Career
Grace Wan’s career in acting took off, when she starred in the short and drama Family Portrait (2004), which tells the story of a rich family celebrating Chinese New Year, as they work hard to overcome a recent bankruptcy. She plays the supporting role of Jamie Fu. Wan got her first job as an actress, playing the role of an Asian homeowner, about a short romantic comedy called Shampoozled (2007). Shampoozled is a comedy about two door-to-door shampoo salesman and about the women who interfere with their work by getting in their way. Wan has also been famous for going on the Wheel of Fortune as a contestant. (Image Credit: Fusion movies)
In the film Acts Of Vengeance, an action-movie Grace Wan stars as a customer. She plays alongside a cast consisting of Antonio Bandera, who is a fast-talking lawyer, and the kind of man that is a workaholic. When his character the lawyer finds out one day that his family was murdered, he promises to avenge them by murdering their killer. It is a typical revenge movie. According to the Flickering Myth, “The cast are solid. Everything is pretty much to standard archetypes. Ultimately this is where the film falls a little flat. It’s a lithe 90 minutes but there’s a big sagging middle in need of a couple of extra set pieces.”
Game Night is a movie that is an action, crime, and black comedy made for fun and wits, except for the character Max (Jason Bateman). For him and his wife Annie (Rachel McAdams) though, it’s not a fun experience at all. In fact what was supposed to be the greatest night this couple was ever supposed to enjoy turns into a living nightmare, in which Brooks gets kidnapped by real criminals.
Christian Answers gave the movie Game Night a scathing critique, “Another great example of a potentially good movie, destroyed by sexually explicit conversations, foul language, and irreverence.”

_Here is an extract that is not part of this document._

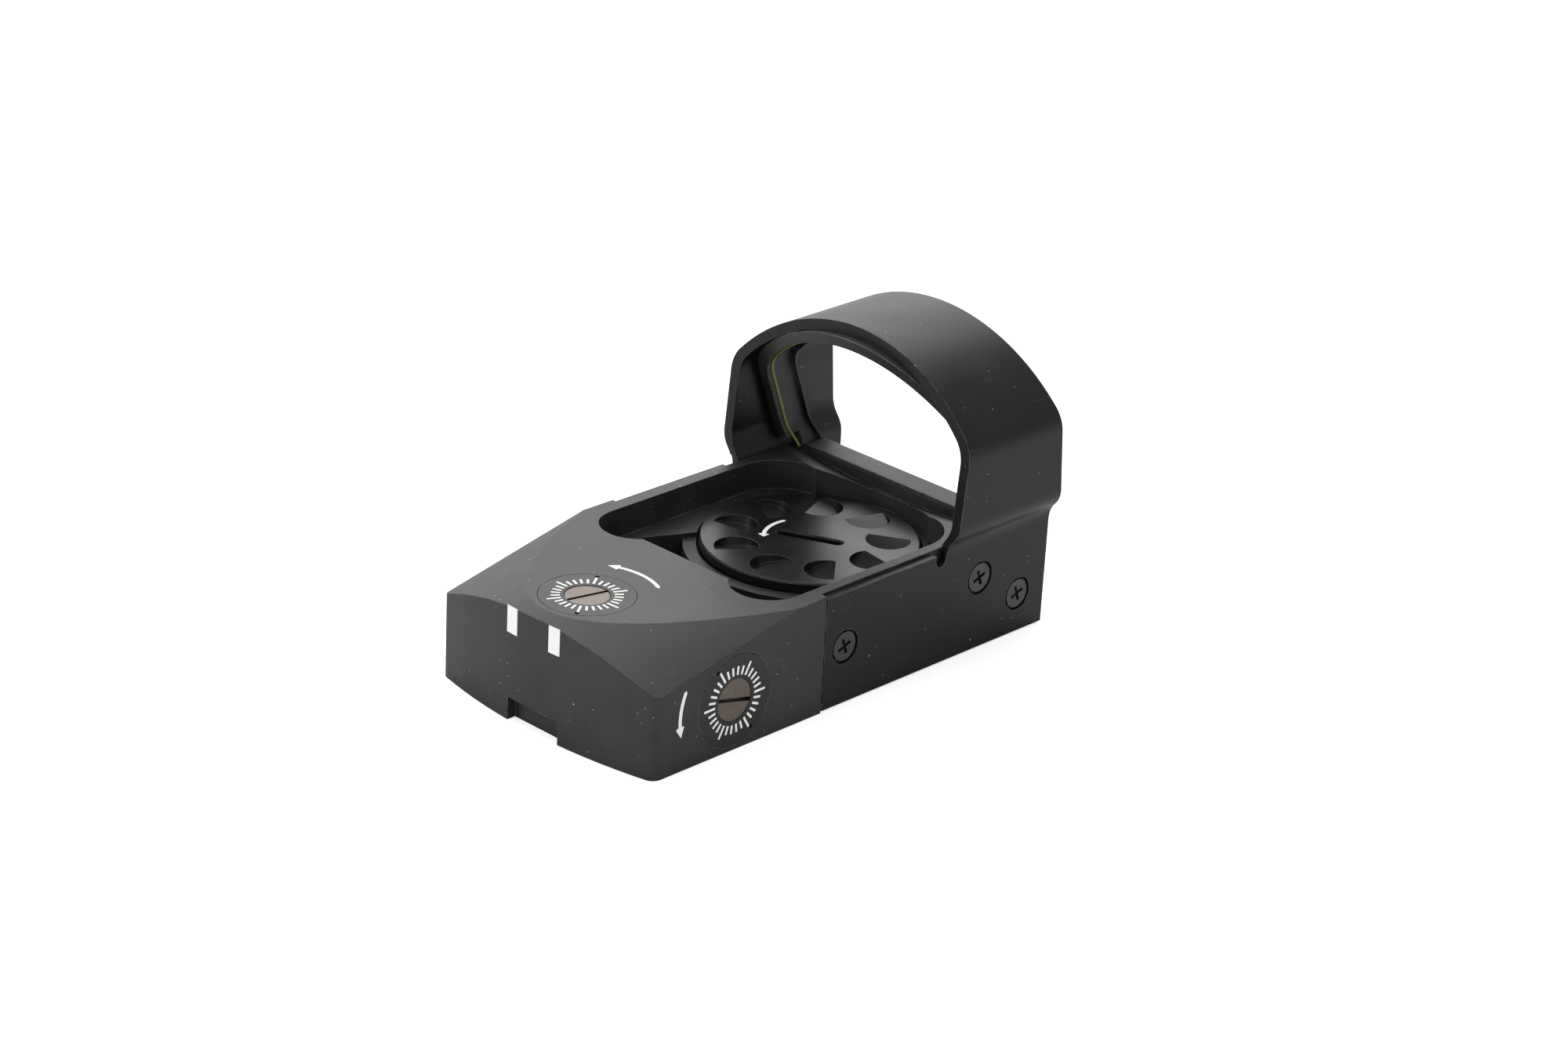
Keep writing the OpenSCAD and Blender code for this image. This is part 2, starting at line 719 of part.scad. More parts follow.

Some secular critics had a different view of the film. Owen Gleiberman of Variety stated it was, “A clever, trip-wired comic thriller that keeps pranking the audience. Even at 100 minutes, “Game Night” pushes it’s premise to the wall of synthetic escapism.”
Leah Greenblatt of Entertainment Weekly gave the movie an average review, “The whole movie is, actually, even if it pretty much evaporates on impact – a kooky, vicarious loop of Mad Libs meets Cards Against Humanity, where whoever’s holding the popcorn last wins.”
Kate Taylor of The Globe and Mail (Toronto) said, “The overall results are unusually wholesome – and satisfyingly funny.
Danielle White of the Austin Chronicle claimed the movie was, “heavy on double entedres… busy pummeling you with pop-culture references and final scene fake outs.”
Richard Lawson of the Vanity Fair said the film has, “…potential for a lot of fun, but only delivers some of it…”
Benjamin Lee of the Guardian said, “…hit-and-miss caper remains snappy, if forgettable fun…”
Steve Persall of the Tampa Bay Times called the film, “One of those comedy tweeners in which the jokes that click are milked too long and jokes that don’t will take too long to confirm that.”